What does this mean for the rest of us – aside from the known fact that the world's second-largest economy will continue to be a poor performer for the foreseeable future?
Until a few weeks ago the received wisdom in the financial markets has been that Japan's problems were particular to it: a weak financial structure, over-dependence on exports, excessive regulation, poor corporate governance and so on. But in recent weeks there have been rising concerns that the worst performing of the European economies, Germany, might be catching the Japanese disease. To this should perhaps be added a further and even more disturbing possibility: that Japan may be the forerunner of the world. We may all catch the disease.
There are, of course, big differences between Japan and Germany and even larger ones between Japan and the US. Nevertheless, one central feature of the Japanese disease, deflation, is spreading to the rest of the world.
Deflation – falling prices – is now evident at a producer level in most developed countries. Commodity prices, including energy prices, are generally falling. Most consumer goods are becoming cheaper, certainly if you allow for quality improvements. Hi-tech kit is becoming cheaper, and the plunge in the price of telecommunications continues. (It is now as cheap to telephone the US on discount phone companies as is it to make a local call here.)
On a very long view there is nothing wrong with the benefits of productivity growth being felt in falling prices rather than higher wages. Indeed there is a theoretical and ethical argument in favour of this. The benefits of rising productivity should be shared by the whole community, including the unemployed and the retired, not commandeered by the employees of the companies that happen to be able to make those gains.
But there is a transition problem going from an inflationary world to a deflationary one, as Japan has discovered. Debts acquired in a world of inflation become a great burden in one of deflation and during that transition depress growth.
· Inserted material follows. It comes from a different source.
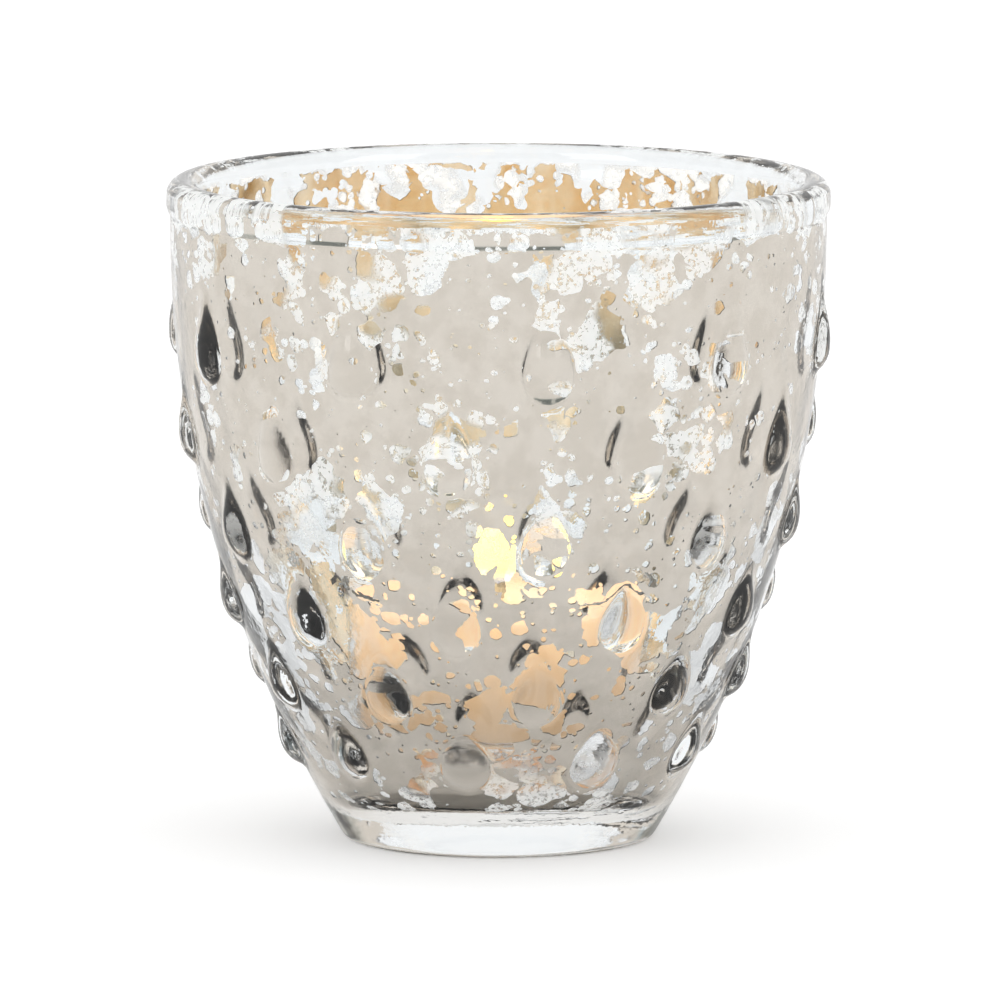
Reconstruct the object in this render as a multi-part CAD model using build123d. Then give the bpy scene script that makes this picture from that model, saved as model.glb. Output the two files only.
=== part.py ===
"""Glass tealight holder with its tealight: one STEP file per sub-part.

The holder is a pressed glass cup, wide at the rim and narrow at the foot, with six rows of
raised teardrops outside. Its smooth inside carries a mirror film, and a tinted lacquer over
that film. A standard tealight sits in the narrowing bowl: a clear cup with a plug of wax,
and a wick held by a stamped tab.

Frame: millimetres, +Z up, origin at the centre of the face that the foot stands on.
Every part is round about Z, apart from the teardrops and the leaning tip of the wick.
"""

import math
import os

from build123d import *

os.makedirs("parts", exist_ok=True)

# ---- Cup: overall sizes ----
cup_height = 80.0
rim_radius = 40.0  # outside of the rim bead, the widest part of the cup
foot_radius = 18.6  # where the wall's curve would meet the table
wall_fullness = 2.15  # power of the outer curve: higher is fuller at the waist

# ---- Cup: rim bead, wall, floor and foot ----
bead_height = 4.2
bead_step = 0.45  # how far the bead stands proud of the wall under it
rim_wall = 3.5  # glass thickness just under the bead
foot_wall = 11.0  # thickness that the wall would reach at the table
thickening = 3.0  # power of the wall's growth towards the foot
floor_thickness = 7.0
bowl_fillet = 6.0  # rounding between the inside wall and the floor
foot_fillet = 1.5
punt_radius = 13.0  # shallow hollow under the foot, which leaves a ring to stand on
punt_depth = 0.6

# ---- Cup: teardrops ----
drops_per_row = 10
drop_rows = 6
top_drop_margin = 6.8  # from the bead's lower edge down to the points of the top row
bottom_drop_margin = 9.2  # from the table up to the round ends of the bottom row
row_shrink = 0.93  # height of each row as a share of the row above
front_drop_angle = 9.0  # of the top row, from the front (-Y) towards +X, in degrees
drop_width = 5.9
drop_rise = 1.4  # how far a teardrop's round end stands out of the wall
drop_sink = 2.4  # how deep its turning axis lies under the wall's face
drop_fullness = 0.41  # how far along its tail a teardrop stays full
drop_slimness = 0.53  # where along its tail it has almost sunk into the wall

# ---- Lining ----
film_thickness = 0.15
lacquer_thickness = 0.15
lining_drop = 2.2  # from the top of the rim down to the lining's upper edge

# ---- Tealight cup ----
candle_base_radius = 18.2
candle_flare = 0.7  # how much wider the tealight is at its lip than at its base
candle_cup_height = 16.0
candle_cup_wall = 0.5
candle_cup_floor = 0.5
candle_cup_fillet = 0.5
lip_width = 0.5
lip_thickness = 0.6
seat_clearance = 0.3  # between the tealight's base edge and the lining, measured level

# ---- Wax, wick and wick tab ----
wax_clearance = 0.2  # round the wax, inside the tealight cup
cast_clearance = 0.05  # between the wax and what is cast into it
wax_below_lip = 2.0
pool_radius = 15.0
pool_depth = 0.7
pool_slope = 1.4  # how far the pool's edge runs in on its way down
wick_radius = 0.7
wick_above_wax = 6.0
wick_lean = 50.0  # degrees that the free tip bends over
wick_bend_radius = 3.5
tab_radius = 7.5
tab_thickness = 0.3
neck_height = 3.0
neck_wall = 0.35
neck_clearance = 0.05

# ---- How the shapes are made ----
curve_steps = 12  # spans of each wall curve
cutter_overrun = 5.0  # how far a cutting solid runs past what it cuts
fillet_share = 0.48  # of the wall beside it, the most that a fillet takes
seat_tolerance = 1e-6
front = -90.0  # angle of the front, from +X

# ---- Worked out from the sizes above ----
shoulder_height = cup_height - bead_height  # where the bead meets the wall
shoulder_radius = rim_radius - bead_step
lining_top = cup_height - lining_drop
lining_thickness = film_thickness + lacquer_thickness
candle_top_radius = candle_base_radius + candle_flare
row_span = shoulder_height - top_drop_margin - bottom_drop_margin
top_row_height = row_span * (1 - row_shrink) / (1 - row_shrink**drop_rows)


def height_share(z):
    """1 at the table, 0 at the shoulder and above it."""
    return max(0.0, 1.0 - z / shoulder_height)


def outer_radius(z):
    """Radius of the cup's outside wall, without its teardrops."""
    return shoulder_radius - (shoulder_radius - foot_radius) * height_share(z) ** wall_fullness


def inner_radius(z):
    """Radius of the cup's inside wall."""
    thickness = rim_wall + (foot_wall - rim_wall) * height_share(z) ** thickening
    return outer_radius(z) - thickness


def height_of_inner_radius(radius):
    """Height at which the inside wall has this radius, by halving."""
    low, high = floor_thickness, shoulder_height
    while high - low > seat_tolerance:
        middle = (low + high) / 2
        if inner_radius(middle) < radius:
            low = middle
        else:
            high = middle
    return high


seat_height = height_of_inner_radius(candle_base_radius + lining_thickness + seat_clearance)
wax_bottom = seat_height + candle_cup_floor
wax_top = seat_height + candle_cup_height - wax_below_lip


def wall_curve(radius_at, low, high):
    """Smooth curve up a wall, from its low end to its high end."""
    rise = (high - low) / curve_steps
    heights = [low + i * rise for i in range(curve_steps + 1)]
    return Spline(*[(radius_at(z), z) for z in heights])


def turned(outline):
    """Solid turned about Z from an outline's edges, drawn as (radius, height)."""
    return revolve(Plane.XZ * make_face(outline), Axis.Z)


def turned_points(*points):
    """Solid turned about Z from straight lines through (radius, height) points."""
    return turned(Polyline(*points, close=True))


def disc(radius, bottom, thickness):
    """Upright cylinder on Z, from its bottom face up."""
    return Pos(0, 0, bottom) * extrude(Circle(radius), thickness)


def rings(shape):
    """A turned solid's circular edges, lowest first."""
    return shape.edges().filter_by(GeomType.CIRCLE).sort_by(Axis.Z)


# ---- Cup ----
def cup_blank():
    """The cup's outside as one solid turning, with its bead and punt."""
    bead_low = shoulder_height + bead_step
    outline = [
        Line((0, punt_depth), (punt_radius - punt_depth, punt_depth)),
        Line((punt_radius - punt_depth, punt_depth), (punt_radius, 0)),
        Line((punt_radius, 0), (foot_radius, 0)),
        wall_curve(outer_radius, 0, shoulder_height),
        Line((shoulder_radius, shoulder_height), (rim_radius, bead_low)),
        Line((rim_radius, bead_low), (rim_radius, cup_height)),
        Line((rim_radius, cup_height), (0, cup_height)),
        Line((0, cup_height), (0, punt_depth)),
    ]
    blank = turned(outline)
    foot_edge = rings(blank).group_by(Axis.Z)[0].sort_by(SortBy.LENGTH)[-1]
    return fillet(foot_edge, min(foot_fillet, fillet_share * (foot_radius - punt_radius)))


def cavity(inset, top):
    """The space inside the cup, up to height top, with its wall and floor moved in by inset."""
    floor = floor_thickness + inset
    mouth = inner_radius(shoulder_height) - inset
    outline = [
        Line((0, floor), (inner_radius(floor) - inset, floor)),
        wall_curve(lambda z: inner_radius(z) - inset, floor, shoulder_height),
        Line((mouth, shoulder_height), (mouth, top)),
        Line((mouth, top), (0, top)),
        Line((0, top), (0, floor)),
    ]
    space = turned(outline)
    return fillet(rings(space)[0], bowl_fillet - inset)


def teardrop(length):
    """A solid teardrop turned about its own length, with its point towards +X."""
    tail = length - drop_width / 2
    body_radius = drop_sink + drop_rise
    outline = [
        RadiusArc((-body_radius, 0), (0, body_radius), body_radius),
        Bezier(
            (0, body_radius),
            (drop_fullness * tail, body_radius),
            (drop_slimness * tail, drop_sink),
            (tail, drop_sink),
        ),
        Line((tail, drop_sink), (tail, 0)),
        Line((tail, 0), (-body_radius, 0)),
    ]
    return revolve(make_face(outline), Axis.X)


def drop_ring(bottom, top, angle):
    """One ring of teardrops, lying along the wall between two heights."""
    run = outer_radius(top) - outer_radius(bottom)
    length = math.hypot(run, top - bottom)
    slope = Vector(run / length, 0, (top - bottom) / length)
    centre_height = bottom + drop_width / 2 * slope.Z
    wall = Plane(origin=(outer_radius(centre_height), 0, centre_height), x_dir=slope, z_dir=(0, -1, 0))
    drop = wall * Pos(0, drop_sink, 0) * teardrop(length)
    step = 360.0 / drops_per_row
    return [Rotation(0, 0, front + angle + i * step) * drop for i in range(drops_per_row)]


def glass_cup():
    """The pressed cup: blank, teardrops, then the hollow and a rounded rim."""
    drops = []
    top = shoulder_height - top_drop_margin
    for row in range(drop_rows):
        bottom = top - top_row_height * row_shrink**row
        half_step = 180.0 / drops_per_row * (row % 2)
        drops += drop_ring(bottom, top, front_drop_angle - half_step)
        top = bottom
    cup = cup_blank().fuse(*drops) - cavity(0, cup_height + cutter_overrun)
    rim_thickness = rim_radius - inner_radius(shoulder_height)
    return fillet(rings(cup).group_by(Axis.Z)[-1], fillet_share * rim_thickness)


# ---- Lining ----
def silver_film():
    """The mirror film on the glass."""
    return cavity(0, lining_top) - cavity(film_thickness, lining_top)


def amber_lacquer():
    """The tinted coat that covers the film's back."""
    return cavity(film_thickness, lining_top) - cavity(lining_thickness, lining_top)


# ---- Tealight ----
def candle_radius(height):
    """Outside radius of the tealight cup, this far above its base."""
    return candle_base_radius + candle_flare * height / candle_cup_height


def tealight_cup():
    """Thin clear cup with a flat lip, at its seat in the bowl."""
    shell = turned_points(
        (0, 0),
        (candle_base_radius, 0),
        (candle_top_radius, candle_cup_height),
        (0, candle_cup_height),
    )
    shell = fillet(rings(shell)[0], candle_cup_fillet)
    lip = disc(candle_top_radius + lip_width, candle_cup_height - lip_thickness, lip_thickness)
    hollow = turned_points(
        (0, candle_cup_floor),
        (candle_radius(candle_cup_floor) - candle_cup_wall, candle_cup_floor),
        (candle_top_radius - candle_cup_wall, candle_cup_height),
        (0, candle_cup_height),
    )
    return Pos(0, 0, seat_height) * (shell + lip - hollow)


def wax():
    """The plug of wax with a dished pool on top, cast round the wick and its tab."""
    gap = candle_cup_wall + wax_clearance
    plug = turned_points(
        (0, wax_bottom),
        (candle_radius(candle_cup_floor) - gap, wax_bottom),
        (candle_radius(candle_cup_height - wax_below_lip) - gap, wax_top),
        (0, wax_top),
    )
    pool = turned_points(
        (0, wax_top - pool_depth),
        (pool_radius - pool_slope, wax_top - pool_depth),
        (pool_radius, wax_top),
        (0, wax_top),
    )
    neck_radius = wick_radius + neck_clearance + neck_wall
    tab_pocket = disc(tab_radius + cast_clearance, wax_bottom, tab_thickness + cast_clearance)
    neck_bore = disc(neck_radius + cast_clearance, wax_bottom, neck_height + cast_clearance)
    wick_bore = disc(wick_radius + cast_clearance, wax_bottom, candle_cup_height)
    return plug - pool - tab_pocket - neck_bore - wick_bore


def wick():
    """Round wick, upright through the wax, its tip bent over."""
    foot = (0, 0, wax_bottom + tab_thickness)
    bend = (0, 0, wax_top - pool_depth + wick_above_wax - wick_bend_radius)
    lean = math.radians(wick_lean)
    across = wick_bend_radius * (1 - math.cos(lean))
    up = wick_bend_radius * math.sin(lean)
    path = Line(foot, bend) + TangentArc(bend, (across, 0, bend[2] + up), tangent=(0, 0, 1))
    return sweep(Plane(origin=foot) * Circle(wick_radius), path=path)


def wick_tab():
    """Stamped metal disc under the wax, with a neck that grips the wick."""
    neck_inner = wick_radius + neck_clearance
    neck_outer = neck_inner + neck_wall
    tab = turned_points(
        (0, 0),
        (tab_radius, 0),
        (tab_radius, tab_thickness),
        (neck_outer, tab_thickness),
        (neck_outer, neck_height),
        (neck_inner, neck_height),
        (neck_inner, tab_thickness),
        (0, tab_thickness),
    )
    return Pos(0, 0, wax_bottom) * tab


for make_part in (glass_cup, silver_film, amber_lacquer, tealight_cup, wax, wick, wick_tab):
    export_step(make_part(), f"parts/{make_part.__name__}.step")
print(f"tealight base at {seat_height:.2f} mm, wax surface at {wax_top - pool_depth:.2f} mm")
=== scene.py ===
import math

import bmesh
import bpy
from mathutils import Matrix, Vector


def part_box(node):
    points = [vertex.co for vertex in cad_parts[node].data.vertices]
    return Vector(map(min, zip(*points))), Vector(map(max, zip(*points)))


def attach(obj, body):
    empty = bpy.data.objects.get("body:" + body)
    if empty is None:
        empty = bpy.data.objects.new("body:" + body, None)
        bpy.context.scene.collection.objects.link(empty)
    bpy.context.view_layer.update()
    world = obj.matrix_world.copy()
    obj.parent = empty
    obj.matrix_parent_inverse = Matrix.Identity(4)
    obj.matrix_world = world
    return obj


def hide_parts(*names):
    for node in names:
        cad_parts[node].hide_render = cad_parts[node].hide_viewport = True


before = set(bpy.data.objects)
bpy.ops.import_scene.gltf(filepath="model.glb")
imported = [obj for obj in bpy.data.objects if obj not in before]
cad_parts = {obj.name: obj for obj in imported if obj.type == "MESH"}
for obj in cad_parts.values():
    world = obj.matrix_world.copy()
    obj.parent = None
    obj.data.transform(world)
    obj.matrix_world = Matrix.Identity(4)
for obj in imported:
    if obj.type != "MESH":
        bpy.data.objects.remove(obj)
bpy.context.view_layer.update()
mm = 0.001
scene = bpy.context.scene
print("frame loaded:", sorted(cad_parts))


def corners(node):
    low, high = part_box(node)
    return Vector(low), Vector(high)


def softCorner(before, corner, after, cut, steps=5):
    # points round a corner of an outline, cut back by the same length on both sides
    before, corner, after = Vector(before), Vector(corner), Vector(after)
    start = corner + (before - corner).normalized() * cut
    end = corner + (after - corner).normalized() * cut
    points = []
    for i in range(steps + 1):
        t = i / steps
        points.append(tuple(start * (1 - t) ** 2 + corner * 2 * t * (1 - t) + end * t * t))
    return points


def roundedOutline(points, cuts, steps=5):
    # an outline of (radius, height) points with each inner corner rounded by its own cut
    outline = [points[0]]
    for i in range(1, len(points) - 1):
        if cuts[i - 1]:
            outline += softCorner(points[i - 1], points[i], points[i + 1], cuts[i - 1], steps)
        else:
            outline.append(points[i])
    return outline + [points[-1]]


def turnedPiece(name, outline, segments, shift=None, closed=False):
    # turns (radius, height) points about Z; shift(radius, height, angle) may move each point
    bm = bmesh.new()
    rings = []
    for radius, height in outline:
        if radius < 1e-7:  # on the axis, where a ring is one point
            rings.append([bm.verts.new((0, 0, height))])
            continue
        ring = []
        for i in range(segments):
            angle = 2 * math.pi * i / segments
            r, z = shift(radius, height, angle) if shift else (radius, height)
            ring.append(bm.verts.new((r * math.sin(angle), -r * math.cos(angle), z)))
        rings.append(ring)
    pairs = list(zip(rings, rings[1:]))
    if closed:
        pairs.append((rings[-1], rings[0]))
    for low, high in pairs:
        for i in range(segments):
            j = (i + 1) % segments
            if len(low) == 1 and len(high) == 1:
                continue
            if len(low) == 1:
                bm.faces.new((low[0], high[j], high[i]))
            elif len(high) == 1:
                bm.faces.new((low[i], low[j], high[0]))
            else:
                bm.faces.new((low[i], low[j], high[j], high[i]))
    return finishMesh(name, bm)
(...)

Maybe the central banks can stop this. In the pre-Budget report Gordon Brown stressed the symmetric nature of the Bank of England's inflation target (undershooting was as reprehensible as overshooting), implicitly criticising the European Central Bank's target which only required the ECB to undershoot. The not very heavily coded message there was: the Bank of England is a better central bank than the ECB, so who would you rather set your interest rates? It was rather missed in the sweep of the moment, but actually the Chancellor was firing one of his big guns against the euro. Expect it to find its range in the coming months.
But suppose the central banks cannot engineer a little inflation. The Bank of Japan did not try very hard in the early 1990s. But recently it has sought to drive down rates and nominal rates in Japan are minimal both at the short and long-term ends of the scale. Call rate has been about 0.25 per cent since 1996 and 10-year government bonds have yielded 2 per cent since 1997.
If global deflation takes hold, expect it to come next in Germany. It won't happen through the rest of the eurozone for a couple of years because most other European countries' price levels are below those of Germany and will have to inflate up. Then expect it to hit the rest of Europe. And finally expect it to spread to the US and UK.
Now, of course, this is not a forecast. There is little evidence yet of the Japanese disease of deflation spreading globally. But there is more evidence now than there was three months ago.